Closed mvdan closed 8 years ago

mvdan commented 8 years ago

I just noticed that none of our repos have a LICENSE file nor are stated to be under any specific license. That means that they are not free software, as per the GitHub rules if I recall correctly.

I would suggest the BSD 3-clause, which is a permissive license (similar to MIT or BSD 2-clause), but which also protects the names of the copyright holders and contributors. It's used in many open source projects nowadays like Tor and Go.

snowleopard commented 8 years ago

Done. Used a standard BSD 3-clause template. Feel free to propose changes if you like.

I'll add the same license in other projects as well.

mvdan commented 8 years ago

SGTM. As long as everyone is fine with giving up their copyright to you :)

snowleopard commented 8 years ago

@mvdan I don't think it is common to explicitly list all contributors in copyright lines -- is there a standard approach to this? Shall it be Tuura team instead? I admit I'm often confused as to how this should work.

mvdan commented 8 years ago

I'd go for Tuura authors, and then listing them in an AUTHORS file as name and e-mail.

See:

https://github.com/golang/go/blob/master/LICENSE https://github.com/golang/go/blob/master/AUTHORS

I know this sounds overly complex, but it's really the easiest way to do it. Another way to do it would be to have a license header per-file with the copyright holders, which you can bet is more verbose and complicated.

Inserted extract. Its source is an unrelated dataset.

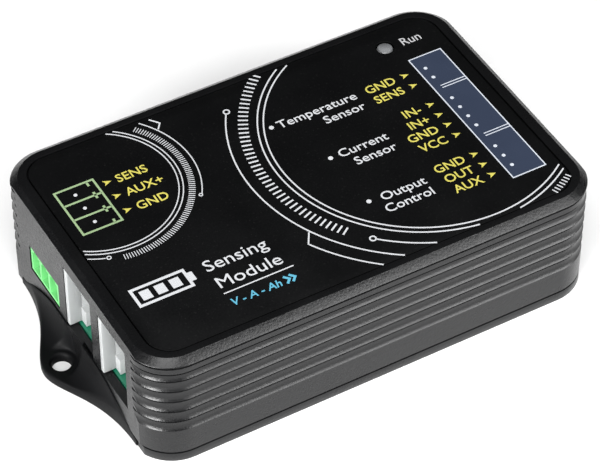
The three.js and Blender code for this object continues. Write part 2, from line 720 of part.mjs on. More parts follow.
function addPart(name, body, finishName) {
  const material = new THREE.MeshStandardMaterial(FINISHES[finishName]);
  const mesh = new THREE.Mesh(toGeometry(body), material);
  mesh.name = name;
  module_.add(mesh);
}

addPart('upper_cover', upperCover(), 'blackPlastic');
addPart('base_plate', basePlate(), 'blackPlastic');
addPart('top_label', topLabel(), 'labelBlack');
addPart('status_light_pipe', lightPipe(), 'opticClear');
addPart('circuit_board', circuitBoard(), 'boardGreen');

fourCorners(SCREW_X, SCREW_Y).forEach((corner, i) => {
  addPart(`case_screw_${i + 1}`, caseScrew(corner), 'steel');
});

addPart('power_header_housing', powerHousing(), 'greenPlastic');
for (let way = 0; way < POWER_WAYS; way += 1) {
  const pin = bentPin(POWER_FACE_X + 1.6, POWER_LEG_X, powerPinY(way), POWER_MID_Z, POWER_PIN);
  addPart(`power_header_pin_${way + 1}`, pin, 'tin');
}

SOCKET_Y.forEach((y, i) => {
  addPart(`bus_socket_${i + 1}_housing`, socketHousing(y), 'whitePlastic');
  for (let way = 0; way < CONTACTS; way += 1) {
    addPart(`bus_socket_${i + 1}_contact_${way + 1}`, socketContact(y, way), 'gold');
  }
});

for (const header of SIGNAL_HEADERS) {
  addPart(`${header.name}_housing`, signalHousing(header), 'whitePlastic');
  for (let way = 0; way < header.ways; way += 1) {
    const pin = bentPin(
      END_X - 2.6, SIGNAL_LEG_X, signalPinY(header, way), SIGNAL_MID_Z, SIGNAL_PIN,
    );
    addPart(`${header.name}_pin_${way + 1}`, pin, 'tin');
  }
}

for (const [name, finishName, build, sizes] of BOARD_PARTS) {
  addPart(name, build(sizes), finishName);
}

export default module_;
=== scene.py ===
"""Battery monitor module: the finished look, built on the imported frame."""
import math

import bmesh
import bpy
from mathutils import Matrix, Vector


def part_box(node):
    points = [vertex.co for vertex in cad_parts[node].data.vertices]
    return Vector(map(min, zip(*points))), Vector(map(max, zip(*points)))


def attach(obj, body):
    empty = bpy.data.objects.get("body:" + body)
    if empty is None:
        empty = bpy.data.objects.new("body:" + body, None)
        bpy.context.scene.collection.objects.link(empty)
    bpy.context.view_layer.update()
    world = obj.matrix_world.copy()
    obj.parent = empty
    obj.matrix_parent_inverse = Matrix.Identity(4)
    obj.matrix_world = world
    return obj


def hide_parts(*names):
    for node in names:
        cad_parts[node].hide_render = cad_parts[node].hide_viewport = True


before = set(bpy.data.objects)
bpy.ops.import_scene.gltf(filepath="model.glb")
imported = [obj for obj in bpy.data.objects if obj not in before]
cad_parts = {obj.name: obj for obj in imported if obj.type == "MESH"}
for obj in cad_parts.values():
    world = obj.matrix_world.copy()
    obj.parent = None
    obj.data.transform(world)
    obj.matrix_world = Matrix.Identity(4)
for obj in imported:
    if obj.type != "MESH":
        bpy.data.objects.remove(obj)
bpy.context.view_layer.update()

bl_info = {
    "name": "Battery monitor module",
    "version": (1, 0, 0),
    "blender": (4, 5, 0),
    "location": "View3D > Sidebar > Battery Monitor",
    "description": "Builds the case, the printed label, the connectors and the stage",
    "category": "Object",
}

MM = 0.001
BODY = "root"


# ---- places taken from the frame ----------------------------------------

def node_box(name):
    """Lowest and highest corner of a frame node, in millimetres."""
    low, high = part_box(name)
    return low / MM, high / MM


def node_middle(name):
    """Middle of a frame node, in metres."""
    low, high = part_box(name)
    return (low + high) / 2


COVER_LOW, COVER_HIGH = node_box("upper_cover")
LABEL_LOW, LABEL_HIGH = node_box("top_label")
PIPE_LOW, PIPE_HIGH = node_box("status_light_pipe")
PIPE_MIDDLE = (PIPE_LOW + PIPE_HIGH) / 2
SCREWS = [f"case_screw_{number}" for number in range(1, 5)]


# ---- settings a user would change ---------------------------------------

def colour_setting(name, text, value):
    return bpy.props.FloatVectorProperty(
        name=name, description=text, default=value, size=4,
        subtype="COLOR", min=0.0, max=1.0,
    )


def length_setting(name, text, value):
    return bpy.props.FloatProperty(
        name=name, description=text, default=value * MM,
        unit="LENGTH", precision=5, min=0.0,
    )


def count_setting(name, text, value):
    return bpy.props.IntProperty(name=name, description=text, default=value, min=1)


def amount_setting(name, text, value):
    return bpy.props.FloatProperty(name=name, description=text, default=value, min=0.0)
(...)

I'll only contribute to this repo for now so I'm not worried myself about what you do with the other repos, but you might want to do the same.

snowleopard commented 8 years ago

I'd go for Tuura authors, and then listing them in an AUTHORS file as name and e-mail.

This looks like a good solution, let's use it. (Apparently things get far more complicated when AUTHORS contains companies, which brings CONTRIBUTORS into play. Crazy.)

I wouldn't want to bother with per-file copyright holders.

mvdan commented 8 years ago

Yeah, there is also the world of CLAs and giving up copyright ownership, and things can get ugly.

snowleopard commented 8 years ago

OK, done. @mvdan @jrbeaumont Please add your names and emails you'd like to use to AUTHORS.

mvdan commented 8 years ago

Daniel Martí <mvdan@mvdan.cc>

jrbeaumont commented 8 years ago

jonathan.r.beaumont@googlemail.com

I apologise I would do this myself but I am currently away without any decent access to a computer.

snowleopard commented 8 years ago

@jrbeaumont No problem, I added you to the list.

snowleopard commented 8 years ago

@mvdan I wonder what are the usual rules for qualifying as an author. If I go and add a comment to the Go project, that wouldn't be enough to suddenly get listed as an author, or would it?

mvdan commented 8 years ago

I'm not sure, actually, and it doesn't specify. Anyone having authored a commit seems like the easiest way to do it.